Waardoor dit precies komt, is niet helemaal duidelijk. Mogelijk zullen rijke ouders sneller geneigd zijn geweest om hun kind bijvoorbeeld betaalde bijles te geven waardoor zij hoger onderwijs konden volgen, oppert CPB-onderzoeker Arjan Lejour.
Gelijke kansen
In het onderzoek is specifiek gekeken naar hoe rijk kinderen rond veertigjarige leeftijd zijn. Vaak is dan nog minstens een van de ouders in leven en spelen erfenissen dus nog geen rol.

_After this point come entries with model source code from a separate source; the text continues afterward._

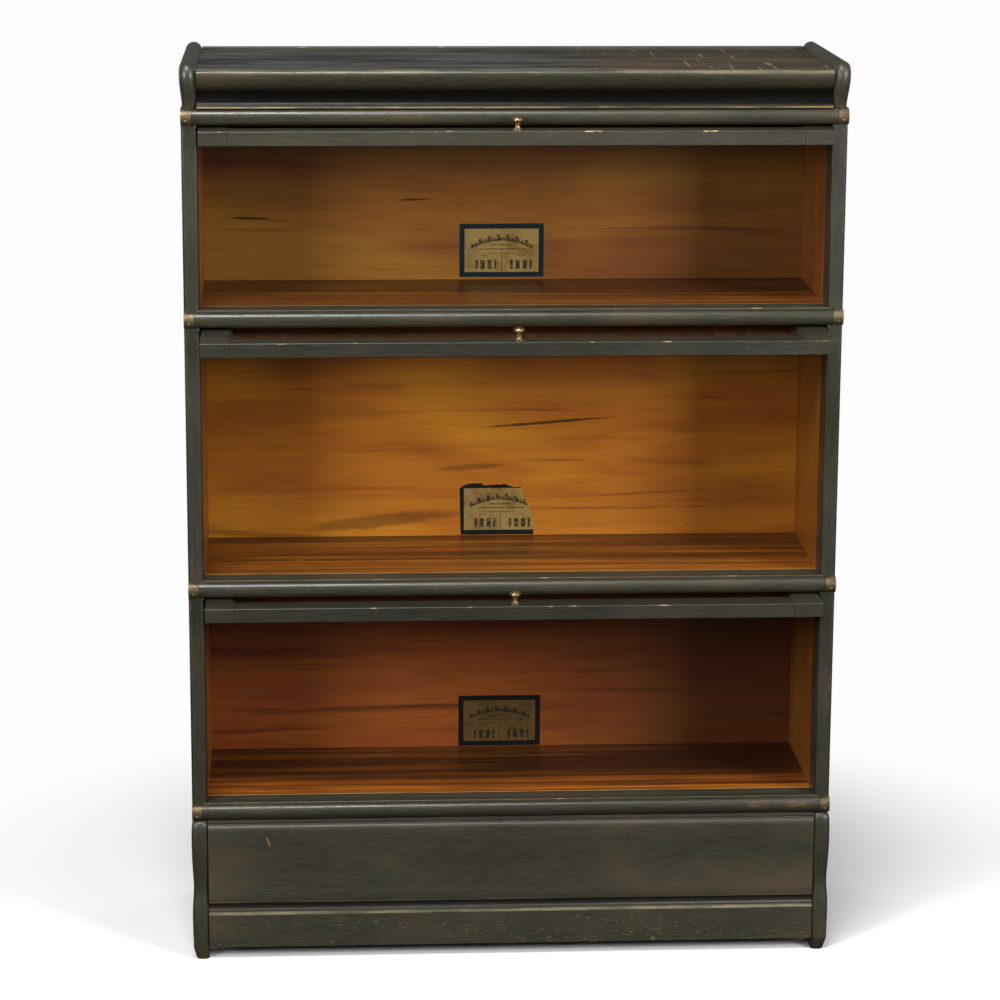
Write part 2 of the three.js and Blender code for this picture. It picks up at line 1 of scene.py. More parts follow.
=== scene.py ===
"""Barrister bookcase: cap, three sections with lift-up glazed doors, and a base.

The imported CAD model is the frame. Most wooden pieces are copies of its meshes with eased arrises,
the ends of the cap and the base are lofts, and every surface gets a node-based finish. Metres,
+Z up, doors facing -Y.
"""

import json
import math
import random

import bmesh
import bpy
from mathutils import Matrix, Vector

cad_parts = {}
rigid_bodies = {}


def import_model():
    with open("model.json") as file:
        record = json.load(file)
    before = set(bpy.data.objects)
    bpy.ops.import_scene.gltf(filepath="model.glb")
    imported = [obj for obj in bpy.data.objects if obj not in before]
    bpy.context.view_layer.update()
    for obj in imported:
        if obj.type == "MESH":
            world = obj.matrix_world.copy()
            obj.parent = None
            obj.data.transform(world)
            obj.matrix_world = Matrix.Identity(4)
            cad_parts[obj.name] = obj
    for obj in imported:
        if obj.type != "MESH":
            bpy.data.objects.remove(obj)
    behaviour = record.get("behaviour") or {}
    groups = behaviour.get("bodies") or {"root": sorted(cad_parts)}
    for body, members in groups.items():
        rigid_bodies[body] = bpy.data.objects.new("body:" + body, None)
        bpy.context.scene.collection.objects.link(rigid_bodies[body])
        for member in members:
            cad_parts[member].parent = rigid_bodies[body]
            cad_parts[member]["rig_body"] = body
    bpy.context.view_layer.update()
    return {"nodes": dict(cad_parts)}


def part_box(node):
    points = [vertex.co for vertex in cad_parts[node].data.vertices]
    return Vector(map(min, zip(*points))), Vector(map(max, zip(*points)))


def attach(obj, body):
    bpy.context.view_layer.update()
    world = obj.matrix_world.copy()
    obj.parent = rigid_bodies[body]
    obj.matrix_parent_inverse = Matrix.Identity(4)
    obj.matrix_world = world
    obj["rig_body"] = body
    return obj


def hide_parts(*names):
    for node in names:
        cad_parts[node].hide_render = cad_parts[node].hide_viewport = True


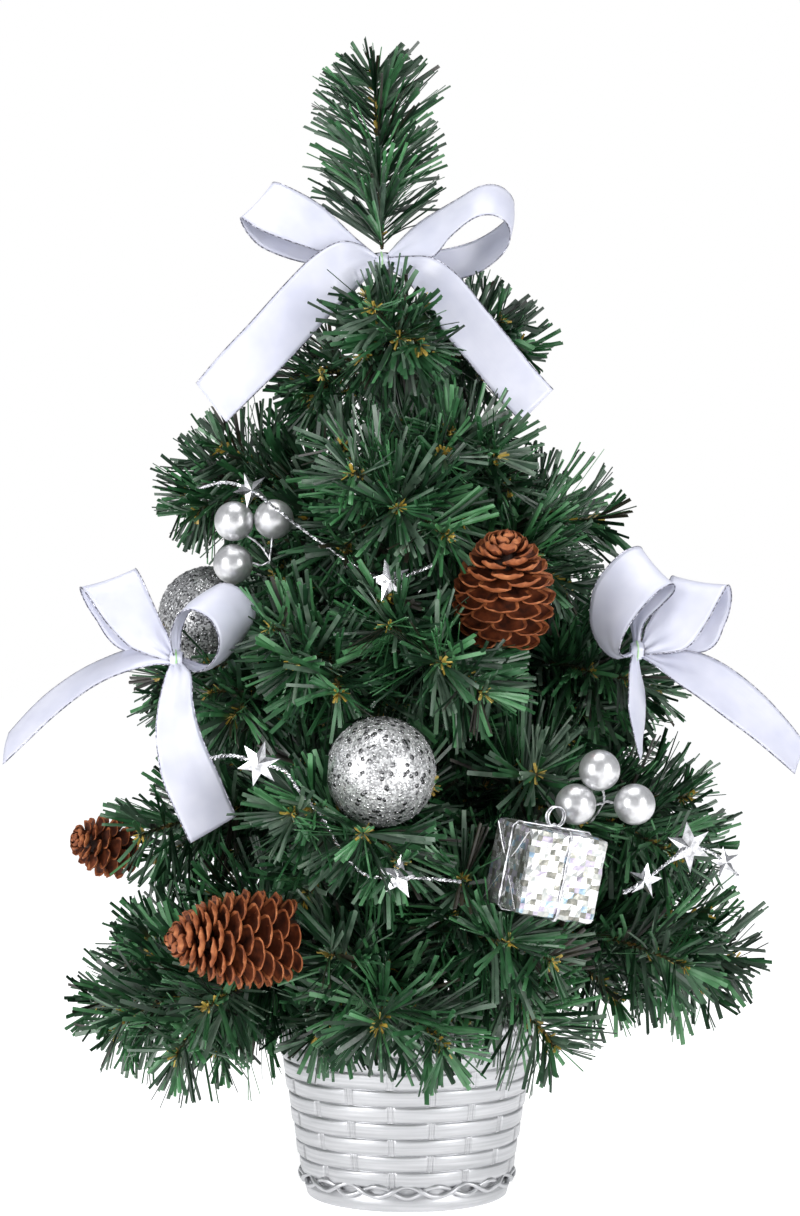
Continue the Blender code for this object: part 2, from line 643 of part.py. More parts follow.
def make_cone(name, centre, axis, length, radius, branch):
    """A pine cone: scale rims in steps round a core, widest past its middle and narrow at its apex."""
    profile = [(0, length / 2)]
    for row in range(CONE_ROWS):
        share = (row + 0.6) / CONE_ROWS
        width = radius * math.sin(math.pi * (0.16 + 0.6 * share))
        top = length / 2 - length * (row + 0.35) / CONE_ROWS
        profile.append((width * 0.72, top))
        profile.append((width, top - length * 0.35 / CONE_ROWS))
        profile.append((width * 0.97, top - length * 0.5 / CONE_ROWS))
    profile += [(radius * 0.3, -length / 2), (0, -length / 2)]
    cone = turned(name, profile, "pine_cone", CONE_SIDES)
    cone.rotation_mode = "QUATERNION"
    cone.rotation_quaternion = Vector(axis).to_track_quat("Z", "Y")
    cone.location = centre
    hang(cone, branch)


def make_pick(which):
    """Three berries and the wires that hold them to a branch's tip."""
    branch, offset, places = BERRY_PICKS[which]
    joint = branch_point(branch, 1) + offset
    tip = branch_point(branch, 1)
    back = (tip - joint).normalized()
    reach_back = (tip - joint).length - BRUSH_RADIUS
    twist = add("stem_twist", mesh_from(ball_mesh(2 * STEM_RADIUS, 10, 7), "stem_twist"), cutters)
    twist.location = joint
    stems = [
        twist,
        tube("stem_foot", [joint, joint + back * reach_back], [STEM_RADIUS] * 2, cutters),
    ]
    for number, place in enumerate(places, 1):
        centre = joint + place * BERRY_RADIUS
        mesh = mesh_from(ball_mesh(BERRY_RADIUS, 12, 8), "berry")
        berry = add(f"{which}_berry_{number}", mesh, tree, "satin_silver", smooth=True)
        berry.location = centre
        hang(berry, branch)
        along = (centre - joint).normalized()
        reach = (centre - joint).length - BERRY_RADIUS - GAP
        stems.append(
            tube(f"stem_{number}", [joint, joint + along * reach], [STEM_RADIUS] * 2, cutters)
        )
    stem = union(f"{which}_berry_stems", stems, "silver_wire")
    hang(stem, branch)


def box_bm(side):
    bm = bmesh.new()
    bmesh.ops.create_cube(bm, size=side)
    return bm


def gift_body(turn):
    """The hollow wrapped box with a hole below for its wire, turned about its middle."""
    box = add("gift_box", mesh_from(box_bm(GIFT_SIDE), "gift_box"), cutters)
    edge = box.modifiers.new("edge", "BEVEL")
    edge.width = GIFT_EDGE
    edge.segments = 2
    room = add("gift_room", mesh_from(box_bm(GIFT_SIDE - 2 * GIFT_WALL), "gift_room"), cutters)
    hole_bm = bmesh.new()
    bmesh.ops.create_cone(
        hole_bm, cap_ends=True, segments=12, radius1=GIFT_HOLE_RADIUS, radius2=GIFT_HOLE_RADIUS,
        depth=GIFT_SIDE,
    )
    hole_bm.transform(Matrix.Translation((0, 0, -GIFT_SIDE / 2)))
    hole = add("gift_hole", mesh_from(hole_bm, "gift_hole"), cutters)
    boolean(box, room, "DIFFERENCE")
    boolean(box, hole, "DIFFERENCE")
    body = to_mesh_object(box, cutters)
    for cutter in (room, hole):
        bpy.data.objects.remove(cutter, do_unlink=True)
    cutters.objects.unlink(body)
    tree.objects.link(body)
    body.name = "gift_box"
    body.data.materials.clear()
    body.data.materials.append(material("foil"))
    body.data.transform(turn)
    return body


def gift_square(out):
    """A square route round the box, its corners cut, as (across, up) points."""
    square = []
    for x, z in ((1, 1), (1, -1), (-1, -1), (-1, 1)):
        near, far = out - GIFT_CORNER, out
        first, second = ((near, far), (far, near)) if x * z > 0 else ((far, near), (near, far))
        square += [(x * first[0], z * first[1]), (x * second[0], z * second[1])]
    return square


def make_gift(centre, branch):
    """The box and its cord: a band each way round it, one over the other, and a loop on top."""
    turn = (Matrix.Rotation(math.radians(GIFT_TILT), 4, "Y")
            @ Matrix.Rotation(math.radians(GIFT_TURN), 4, "Z"))
    body = gift_body(turn)
    body.location = centre
    hang(body, branch)

    under = GIFT_SIDE / 2 + GAP + GIFT_CORD_RADIUS
    over = under + GIFT_CORD_RADIUS / 2
    width = [GIFT_CORD_RADIUS] * 8
    band = tube("gift_band", [Vector((x, 0, z)) for x, z in gift_square(under)], width, cutters, True)
    cross = tube("gift_cross", [Vector((0, y, z)) for y, z in gift_square(over)], width, cutters, True)
    loop_steps = 12
    loop_points = []
    for step in range(loop_steps):
        angle = 2 * math.pi * (step + 0.5) / loop_steps
        loop_points.append(Vector((
            0.7 * GIFT_LOOP_RADIUS * math.sin(angle),
            0.7 * GIFT_LOOP_RADIUS * math.sin(angle),
            over + GIFT_LOOP_RADIUS * (1 - math.cos(angle)),
        )))
    loop = tube("gift_loop", loop_points, [GIFT_CORD_RADIUS] * loop_steps, cutters, True)
    cord = union("gift_cord", [band, cross, loop], "silver_wire")
    cord.data.transform(Matrix.Translation(centre) @ turn)
    hang(cord, branch)


def star(name, centre, radius, points, where):
    """A flat die-cut star that faces the front, its wire running through it."""
    curve = bpy.data.curves.new(name, "CURVE")
    curve.dimensions = "2D"
    curve.fill_mode = "BOTH"
    curve.extrude = STAR_THICKNESS / 2
    spline = curve.splines.new("POLY")
    spline.points.add(2 * points - 1)
    for k, place in enumerate(spline.points):
        reach = radius * (1 if k % 2 == 0 else STAR_INNER_SHARE)
        turn = math.pi * k / points
        place.co = (reach * math.sin(turn), reach * math.cos(turn), 0, 1)
    spline.use_cyclic_u = True
    obj = bpy.data.objects.new(name, curve)
    where.objects.link(obj)
    obj.rotation_euler = (math.radians(90), 0, 0)
    obj.location = centre
    return obj


def make_strand(name):
    branch, route, stars = STRANDS[name]
    tip = branch_point(branch, 1)
    points = [tip + Vector(point) * MM for point in route]
    path = smooth_path(points, 2)
    parts = [tube(name, path, [STRAND_RADIUS] * len(path), cutters, sides=1)]
    for number, (place, radius, count) in enumerate(stars):
        parts.append(star(f"{name}_star_{number}", points[place], radius * MM, count, cutters))
    strand = union(name, parts, "silver_wire", smooth=False)
    hang(strand, branch)


# The tree

clear_scene()
tree = make_collection("artificial_tabletop_tree")
cutters = make_collection("cutters")
cutters.hide_render = True
hinges = {}

make_pot()
make_filler()
make_trunk()
for tier_number in range(1, TIERS + 1):
    make_binding(tier_number)
for branch_name in BRANCHES:
    make_branch(branch_name)
make_top_tip()

for bow_name, (bow_strips, bow_branch, offset) in BOWS.items():
    tied_to = branch_point(bow_branch, 1) if bow_branch else trunk_point(trunk_top())
    make_bow(bow_name, bow_strips, tied_to + offset, bow_branch)
for ball_name, (ball_branch, along, side) in BALLS.items():
    rest = branch_point(ball_branch, along)
    wire = (branch_point(ball_branch, 1) - rest).normalized()
    square_to_wire = (side - wire * side.dot(wire)).normalized()
    make_ball(ball_name, rest + square_to_wire * (BRUSH_RADIUS + GAP + BALL_RADIUS), ball_branch)
for cone_name, (cone_branch, along, offset, axis, length, radius) in CONES.items():
    make_cone(cone_name, branch_point(cone_branch, along) + offset, axis, length, radius, cone_branch)
for pick in BERRY_PICKS:
    make_pick(pick)
gift_middle = branch_point(GIFT_BRANCH, 1) + GIFT_CORNER_PLACE + GIFT_MIDDLE_SHARE * GIFT_SIDE
make_gift(gift_middle, GIFT_BRANCH)
for strand_name in STRANDS:
    make_strand(strand_name)
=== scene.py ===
"""The looks of the artificial tabletop tree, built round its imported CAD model: brushes of flat PVC needles,
a woven silver pot, satin bows, glitter balls, pine cones, berries, a foil gift box and star garlands.

Metres, +Z up, the decorated front of the tree faces -Y. Every place comes from the CAD frame.
"""

import json
import math

import bpy
import numpy as np
from mathutils import Matrix, Vector, noise
from mathutils.bvhtree import BVHTree


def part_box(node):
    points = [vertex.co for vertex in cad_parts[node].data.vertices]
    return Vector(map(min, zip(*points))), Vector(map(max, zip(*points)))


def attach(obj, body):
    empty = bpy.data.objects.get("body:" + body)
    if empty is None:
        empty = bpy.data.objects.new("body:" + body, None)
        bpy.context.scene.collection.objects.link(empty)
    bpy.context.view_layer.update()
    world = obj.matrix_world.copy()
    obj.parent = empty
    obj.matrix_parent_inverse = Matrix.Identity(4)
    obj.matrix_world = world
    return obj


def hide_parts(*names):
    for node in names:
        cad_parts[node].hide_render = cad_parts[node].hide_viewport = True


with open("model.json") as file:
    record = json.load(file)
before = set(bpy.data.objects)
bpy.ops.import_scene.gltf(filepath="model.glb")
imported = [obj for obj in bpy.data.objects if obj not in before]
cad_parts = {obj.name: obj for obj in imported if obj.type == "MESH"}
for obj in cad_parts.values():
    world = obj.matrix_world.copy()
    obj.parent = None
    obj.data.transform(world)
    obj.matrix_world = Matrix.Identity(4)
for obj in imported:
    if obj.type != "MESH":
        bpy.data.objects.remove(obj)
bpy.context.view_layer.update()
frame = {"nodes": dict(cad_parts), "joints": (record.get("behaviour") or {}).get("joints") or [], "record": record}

MM = 0.001
SEED = 11
scene = bpy.context.scene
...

Wel kunnen ouders hun kroost via schenkingen al een steuntje in de rug hebben gegeven.
Lejour zegt dat er verschillende maatregelen te bedenken zijn om kinderen gelijkere kansen te geven. Zo zou er in het onderwijs meer ruimte kunnen komen voor lessen in ondernemerschap. Ook het aanbieden van gratis bijles of het verhogen van de overdrachtsbelasting bij schenkingen zouden het overwegen waard zijn.
Eerder onderzoek van het CPB wees uit dat ondernemers de laatste decennia gemiddeld rijker zijn geworden dan mensen die in loondienst werken.